While the existence of this covenant was given in the company’s news release, the amounts per quarter were only provided on the conference call.
The covenant of CA$51 million for F2021 compares to the most recent analyst consensus EBITDA of CA$56 million, but the newly announced cost structure is much lower than that estimate.
Given management’s guided cost cuts that put quarterly SG&A around CA$40 million to CA$45 million (CA$160 million to CA$180 million annually) and using the consensus-estimated 57% gross margin, the covenant implies F2021 sales of about CA$387 million, compared to the consensus estimate of CA$676 million.
This growth is still quite an acceleration from the flat sequential growth the company is currently experiencing.
|F2021 End June Covenant Implications (in millions CAD)|
|Consensus||Low SGA||Mid SGA||High SGA|
|% Growth vs. F2Q2020 Annualized CA$256m||164%||44%||51%||58%|
F2Q20 results miss, guide down to flat revenue in F3Q20
Aurora admitted it is losing market share because it does not have a value brand yet – where demand in Canada is growing. But the company plans to launch one soon.
Despite Cannabis 2.0 in Canada, Aurora is guiding to flat sequential growth, and that is off of a disappointing sales base.
Aurora preannounced results for F1Q20 (ended December) with sales of CA$62 million-CA$66 million – a 20% miss compared to the consensus estimate of CA$79.6 million.
However that CA$62 million-CA$66 million is before a charge of $12 million for price cuts and returns of low-potency flower that had been shipped in spring and summer of 2019 that required price reductions and returns. Including this return reserve, reported revenue will be CA$50 million-CA$54 million.
Sales from January through June 2019 totaled $164 million, so this return reserve is 7% of the prior sales. This highlights the price and return risk of the wholesale business model where customers can share pricing pressure back to their suppliers.
For the next quarter, Aurora guided to flat revenue sequentially at CA$62 million-CA$66 million, a 38% miss compared to consensus expectations of CA$102.8 million. This is before any provisions for returns or price reductions, though Singer and CFO Glen Ibbott repeatedly said on the conference call that they think the current provisions are conservative.
Regardless, this is much less than the 29% sequential growth expected by consensus.
Full F2Q20 results will be reported on Feb. 13.
CA$200 million shares for at the money
Singer said that the company’s plan will tap the CA$200 million “at the money” offering plan, meaning it will raise up to CA$200 million in small chunks whenever it can.
Based on Thursday’s closing share price of CA$2.67, this means at least another 75 million shares coming to market on our in-the-money base of 1.034 billion shares, or about 7.2% dilution.
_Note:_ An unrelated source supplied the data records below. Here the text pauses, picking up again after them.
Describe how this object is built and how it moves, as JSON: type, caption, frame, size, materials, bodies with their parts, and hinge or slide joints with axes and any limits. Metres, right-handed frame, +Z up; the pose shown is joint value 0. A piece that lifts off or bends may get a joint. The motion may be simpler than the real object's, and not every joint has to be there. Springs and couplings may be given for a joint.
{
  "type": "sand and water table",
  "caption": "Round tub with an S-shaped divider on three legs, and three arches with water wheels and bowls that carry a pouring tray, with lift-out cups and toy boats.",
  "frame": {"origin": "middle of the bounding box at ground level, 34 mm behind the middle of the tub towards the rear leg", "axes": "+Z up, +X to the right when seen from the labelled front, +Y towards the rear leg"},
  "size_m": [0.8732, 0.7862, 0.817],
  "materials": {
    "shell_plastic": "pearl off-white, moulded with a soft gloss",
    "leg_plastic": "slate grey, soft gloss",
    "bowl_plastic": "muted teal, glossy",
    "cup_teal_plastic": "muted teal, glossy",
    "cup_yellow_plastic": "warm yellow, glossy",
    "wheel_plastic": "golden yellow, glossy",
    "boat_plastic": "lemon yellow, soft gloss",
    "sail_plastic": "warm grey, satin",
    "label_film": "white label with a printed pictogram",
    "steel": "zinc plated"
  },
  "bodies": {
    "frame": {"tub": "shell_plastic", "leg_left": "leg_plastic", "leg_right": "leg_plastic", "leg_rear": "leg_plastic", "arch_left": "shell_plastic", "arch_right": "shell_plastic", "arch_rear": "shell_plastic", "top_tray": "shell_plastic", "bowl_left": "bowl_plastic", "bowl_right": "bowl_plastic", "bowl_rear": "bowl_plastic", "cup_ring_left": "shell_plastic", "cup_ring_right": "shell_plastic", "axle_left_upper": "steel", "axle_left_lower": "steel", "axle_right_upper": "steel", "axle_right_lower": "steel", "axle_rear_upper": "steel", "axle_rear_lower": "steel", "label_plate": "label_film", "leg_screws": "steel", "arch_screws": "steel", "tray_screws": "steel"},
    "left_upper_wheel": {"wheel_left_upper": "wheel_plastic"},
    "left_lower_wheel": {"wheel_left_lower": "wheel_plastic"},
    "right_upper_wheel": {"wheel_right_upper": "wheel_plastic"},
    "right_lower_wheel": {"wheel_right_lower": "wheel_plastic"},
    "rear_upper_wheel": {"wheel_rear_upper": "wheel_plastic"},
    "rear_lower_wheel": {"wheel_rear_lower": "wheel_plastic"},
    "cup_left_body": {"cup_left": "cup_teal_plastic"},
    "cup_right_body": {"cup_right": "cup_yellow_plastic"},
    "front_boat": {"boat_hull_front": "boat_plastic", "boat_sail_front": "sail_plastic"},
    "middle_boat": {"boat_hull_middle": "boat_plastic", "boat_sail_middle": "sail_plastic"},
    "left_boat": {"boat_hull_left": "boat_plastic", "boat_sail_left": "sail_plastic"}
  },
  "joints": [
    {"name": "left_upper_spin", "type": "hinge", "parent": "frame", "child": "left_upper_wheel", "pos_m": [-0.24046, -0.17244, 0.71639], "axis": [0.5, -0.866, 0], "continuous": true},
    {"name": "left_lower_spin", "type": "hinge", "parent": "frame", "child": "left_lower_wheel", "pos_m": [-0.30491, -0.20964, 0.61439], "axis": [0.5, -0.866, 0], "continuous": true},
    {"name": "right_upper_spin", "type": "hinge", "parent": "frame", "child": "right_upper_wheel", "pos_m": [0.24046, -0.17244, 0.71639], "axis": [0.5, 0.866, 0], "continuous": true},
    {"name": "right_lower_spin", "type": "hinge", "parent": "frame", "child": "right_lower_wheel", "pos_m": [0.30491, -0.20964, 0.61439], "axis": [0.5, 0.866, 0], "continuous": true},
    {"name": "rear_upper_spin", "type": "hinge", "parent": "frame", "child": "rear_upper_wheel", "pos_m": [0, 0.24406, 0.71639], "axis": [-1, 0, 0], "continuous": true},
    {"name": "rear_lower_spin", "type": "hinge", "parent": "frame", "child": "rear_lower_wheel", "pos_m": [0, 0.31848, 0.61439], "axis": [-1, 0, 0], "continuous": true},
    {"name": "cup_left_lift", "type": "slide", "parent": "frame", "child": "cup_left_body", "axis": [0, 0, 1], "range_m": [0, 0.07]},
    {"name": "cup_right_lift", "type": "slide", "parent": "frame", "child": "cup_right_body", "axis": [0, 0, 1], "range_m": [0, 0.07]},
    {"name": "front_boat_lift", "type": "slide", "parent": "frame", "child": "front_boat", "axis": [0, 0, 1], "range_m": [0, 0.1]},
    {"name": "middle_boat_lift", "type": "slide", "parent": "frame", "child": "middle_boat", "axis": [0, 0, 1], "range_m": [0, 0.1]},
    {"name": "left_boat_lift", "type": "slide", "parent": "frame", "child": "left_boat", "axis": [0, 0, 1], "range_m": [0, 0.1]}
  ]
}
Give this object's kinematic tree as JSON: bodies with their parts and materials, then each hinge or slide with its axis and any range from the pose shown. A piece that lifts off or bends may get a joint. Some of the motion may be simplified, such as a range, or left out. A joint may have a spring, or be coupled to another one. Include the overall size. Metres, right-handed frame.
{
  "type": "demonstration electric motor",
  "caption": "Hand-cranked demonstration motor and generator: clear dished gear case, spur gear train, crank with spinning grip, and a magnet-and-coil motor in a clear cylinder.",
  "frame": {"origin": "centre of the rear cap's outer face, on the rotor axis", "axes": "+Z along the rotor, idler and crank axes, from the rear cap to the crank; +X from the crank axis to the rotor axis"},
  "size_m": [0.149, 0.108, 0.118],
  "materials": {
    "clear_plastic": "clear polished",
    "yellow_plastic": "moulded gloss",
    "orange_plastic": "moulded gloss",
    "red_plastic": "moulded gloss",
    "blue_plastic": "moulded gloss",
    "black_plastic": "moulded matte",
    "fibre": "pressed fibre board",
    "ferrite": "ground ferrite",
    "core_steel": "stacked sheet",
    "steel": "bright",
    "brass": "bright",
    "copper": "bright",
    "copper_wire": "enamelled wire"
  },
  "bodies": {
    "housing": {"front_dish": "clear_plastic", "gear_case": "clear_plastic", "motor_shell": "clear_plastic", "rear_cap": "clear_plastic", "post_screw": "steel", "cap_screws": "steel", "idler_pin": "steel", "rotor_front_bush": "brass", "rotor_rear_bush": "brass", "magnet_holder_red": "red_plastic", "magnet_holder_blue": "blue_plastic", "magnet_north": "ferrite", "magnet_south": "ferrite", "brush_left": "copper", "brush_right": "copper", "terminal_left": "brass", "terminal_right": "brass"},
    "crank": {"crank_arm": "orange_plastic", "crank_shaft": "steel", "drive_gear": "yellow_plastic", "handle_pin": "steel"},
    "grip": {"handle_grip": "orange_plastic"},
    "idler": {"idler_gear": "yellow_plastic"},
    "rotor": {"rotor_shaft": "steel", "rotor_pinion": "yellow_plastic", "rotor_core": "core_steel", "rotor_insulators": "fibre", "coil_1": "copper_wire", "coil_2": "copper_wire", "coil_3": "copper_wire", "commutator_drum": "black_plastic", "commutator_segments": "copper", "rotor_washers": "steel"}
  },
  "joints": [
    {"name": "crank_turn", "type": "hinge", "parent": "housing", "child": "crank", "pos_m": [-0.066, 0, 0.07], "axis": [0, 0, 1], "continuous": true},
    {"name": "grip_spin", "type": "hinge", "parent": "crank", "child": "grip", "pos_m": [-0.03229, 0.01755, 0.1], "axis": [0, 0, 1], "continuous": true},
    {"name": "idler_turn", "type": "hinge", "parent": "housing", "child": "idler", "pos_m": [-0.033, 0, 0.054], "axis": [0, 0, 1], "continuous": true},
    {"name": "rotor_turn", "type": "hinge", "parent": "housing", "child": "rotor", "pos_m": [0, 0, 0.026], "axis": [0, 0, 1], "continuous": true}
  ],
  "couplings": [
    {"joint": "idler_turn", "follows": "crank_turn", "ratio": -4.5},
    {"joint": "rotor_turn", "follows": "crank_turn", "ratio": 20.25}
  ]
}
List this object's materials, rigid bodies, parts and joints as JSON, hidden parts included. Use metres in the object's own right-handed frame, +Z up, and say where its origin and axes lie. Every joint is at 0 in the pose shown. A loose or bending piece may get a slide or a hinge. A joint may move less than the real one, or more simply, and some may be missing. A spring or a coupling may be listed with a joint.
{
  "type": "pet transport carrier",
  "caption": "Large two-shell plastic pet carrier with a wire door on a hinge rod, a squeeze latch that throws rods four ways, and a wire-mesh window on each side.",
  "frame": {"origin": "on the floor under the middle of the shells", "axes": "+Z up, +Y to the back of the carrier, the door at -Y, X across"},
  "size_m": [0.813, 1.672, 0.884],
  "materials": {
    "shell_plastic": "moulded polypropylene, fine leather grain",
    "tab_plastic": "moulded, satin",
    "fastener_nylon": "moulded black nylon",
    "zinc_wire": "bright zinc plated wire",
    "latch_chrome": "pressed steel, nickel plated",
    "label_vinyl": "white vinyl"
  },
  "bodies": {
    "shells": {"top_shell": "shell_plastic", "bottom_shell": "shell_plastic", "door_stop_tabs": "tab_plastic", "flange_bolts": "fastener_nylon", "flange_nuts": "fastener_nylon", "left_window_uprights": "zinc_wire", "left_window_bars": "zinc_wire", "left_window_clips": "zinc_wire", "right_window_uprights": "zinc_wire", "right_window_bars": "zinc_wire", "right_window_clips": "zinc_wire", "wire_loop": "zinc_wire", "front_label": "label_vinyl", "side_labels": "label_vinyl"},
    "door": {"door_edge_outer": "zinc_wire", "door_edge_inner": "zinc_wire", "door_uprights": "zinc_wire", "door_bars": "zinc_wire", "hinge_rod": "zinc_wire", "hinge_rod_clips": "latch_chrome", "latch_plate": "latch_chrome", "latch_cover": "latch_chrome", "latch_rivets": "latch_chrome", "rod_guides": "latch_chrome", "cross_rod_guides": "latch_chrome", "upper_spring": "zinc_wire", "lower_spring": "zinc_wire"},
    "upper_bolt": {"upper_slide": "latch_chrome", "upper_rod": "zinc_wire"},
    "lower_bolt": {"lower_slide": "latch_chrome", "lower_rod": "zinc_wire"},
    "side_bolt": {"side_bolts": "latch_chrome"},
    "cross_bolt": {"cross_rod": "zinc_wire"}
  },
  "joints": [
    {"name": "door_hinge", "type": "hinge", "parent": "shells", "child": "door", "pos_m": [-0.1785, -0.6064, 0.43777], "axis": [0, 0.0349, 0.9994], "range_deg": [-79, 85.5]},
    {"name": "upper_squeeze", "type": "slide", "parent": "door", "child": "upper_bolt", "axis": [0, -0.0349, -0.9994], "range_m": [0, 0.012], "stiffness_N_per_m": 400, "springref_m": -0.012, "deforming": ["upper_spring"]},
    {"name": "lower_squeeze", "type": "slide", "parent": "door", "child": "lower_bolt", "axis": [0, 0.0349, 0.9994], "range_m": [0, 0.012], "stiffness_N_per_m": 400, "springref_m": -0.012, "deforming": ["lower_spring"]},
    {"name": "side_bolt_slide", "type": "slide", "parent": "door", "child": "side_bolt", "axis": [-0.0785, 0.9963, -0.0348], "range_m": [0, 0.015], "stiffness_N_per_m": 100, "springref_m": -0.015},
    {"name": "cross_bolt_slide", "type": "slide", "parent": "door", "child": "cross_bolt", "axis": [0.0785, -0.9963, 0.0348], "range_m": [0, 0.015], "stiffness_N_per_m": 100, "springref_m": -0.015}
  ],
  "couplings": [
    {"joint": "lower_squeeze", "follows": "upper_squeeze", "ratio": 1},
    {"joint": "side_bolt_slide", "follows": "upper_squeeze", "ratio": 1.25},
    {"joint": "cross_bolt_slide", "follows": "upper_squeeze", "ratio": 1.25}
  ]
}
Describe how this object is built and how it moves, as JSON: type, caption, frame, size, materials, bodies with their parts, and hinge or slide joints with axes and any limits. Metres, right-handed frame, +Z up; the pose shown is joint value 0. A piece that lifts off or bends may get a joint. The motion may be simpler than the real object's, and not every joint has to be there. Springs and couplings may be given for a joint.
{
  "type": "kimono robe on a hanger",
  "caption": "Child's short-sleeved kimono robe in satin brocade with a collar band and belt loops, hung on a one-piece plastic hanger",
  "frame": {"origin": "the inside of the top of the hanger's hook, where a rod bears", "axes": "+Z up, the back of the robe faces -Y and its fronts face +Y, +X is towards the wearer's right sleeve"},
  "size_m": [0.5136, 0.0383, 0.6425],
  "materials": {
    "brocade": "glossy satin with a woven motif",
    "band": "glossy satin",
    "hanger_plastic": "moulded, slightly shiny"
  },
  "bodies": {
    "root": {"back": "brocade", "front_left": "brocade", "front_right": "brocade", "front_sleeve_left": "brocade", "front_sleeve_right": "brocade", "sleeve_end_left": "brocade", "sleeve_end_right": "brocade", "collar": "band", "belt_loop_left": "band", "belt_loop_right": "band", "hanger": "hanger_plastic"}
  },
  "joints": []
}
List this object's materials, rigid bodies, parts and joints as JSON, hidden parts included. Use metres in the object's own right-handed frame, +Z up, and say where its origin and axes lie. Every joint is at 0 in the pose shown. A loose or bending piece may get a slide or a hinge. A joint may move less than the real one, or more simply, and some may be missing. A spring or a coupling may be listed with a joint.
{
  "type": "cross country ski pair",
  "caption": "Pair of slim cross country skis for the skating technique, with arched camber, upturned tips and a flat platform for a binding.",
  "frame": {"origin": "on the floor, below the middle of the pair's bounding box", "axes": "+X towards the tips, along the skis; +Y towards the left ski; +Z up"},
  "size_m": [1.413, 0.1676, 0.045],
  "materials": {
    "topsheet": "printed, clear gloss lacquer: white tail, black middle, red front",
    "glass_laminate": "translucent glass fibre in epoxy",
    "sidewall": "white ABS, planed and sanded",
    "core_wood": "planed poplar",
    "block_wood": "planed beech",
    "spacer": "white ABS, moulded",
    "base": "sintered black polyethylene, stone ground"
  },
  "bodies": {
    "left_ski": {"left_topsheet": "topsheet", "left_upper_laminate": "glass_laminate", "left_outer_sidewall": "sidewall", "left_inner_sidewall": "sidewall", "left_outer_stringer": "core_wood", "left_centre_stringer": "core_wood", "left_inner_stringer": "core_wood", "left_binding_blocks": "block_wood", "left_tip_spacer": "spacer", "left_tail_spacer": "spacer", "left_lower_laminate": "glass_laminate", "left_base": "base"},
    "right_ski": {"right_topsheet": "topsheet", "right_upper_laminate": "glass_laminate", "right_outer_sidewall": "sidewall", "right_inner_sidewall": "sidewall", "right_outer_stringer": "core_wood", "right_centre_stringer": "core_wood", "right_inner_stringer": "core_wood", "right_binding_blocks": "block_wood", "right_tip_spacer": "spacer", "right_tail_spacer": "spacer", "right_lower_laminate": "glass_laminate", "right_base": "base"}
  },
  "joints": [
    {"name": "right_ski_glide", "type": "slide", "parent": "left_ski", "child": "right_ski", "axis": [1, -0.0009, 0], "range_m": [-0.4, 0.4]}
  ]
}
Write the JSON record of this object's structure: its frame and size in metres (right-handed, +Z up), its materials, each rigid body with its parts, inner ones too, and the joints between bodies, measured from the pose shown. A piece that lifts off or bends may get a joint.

The company expects that the CA$156 million in cash at December and the proceeds of the CA$200 million offering will be sufficient to get the company to the positive cash flow in the F1Q2021.
But as noted above, this assumes some big revenue acceleration and big cost cuts.
Act like public companies
Aurora’s stock (NYSE: ACB) was halted at 1:35 p.m. ET Thursday and remained halted through the close for “pending news,” after the internal memorandum about the changes had leaked.
Investors do not like when stocks get halted, though it is preferable to having open trading while some have selectively disclosed, market-moving information.
If cannabis companies want a lower cost of capital and the confidence of public market investors, they need to up their game on investor communication.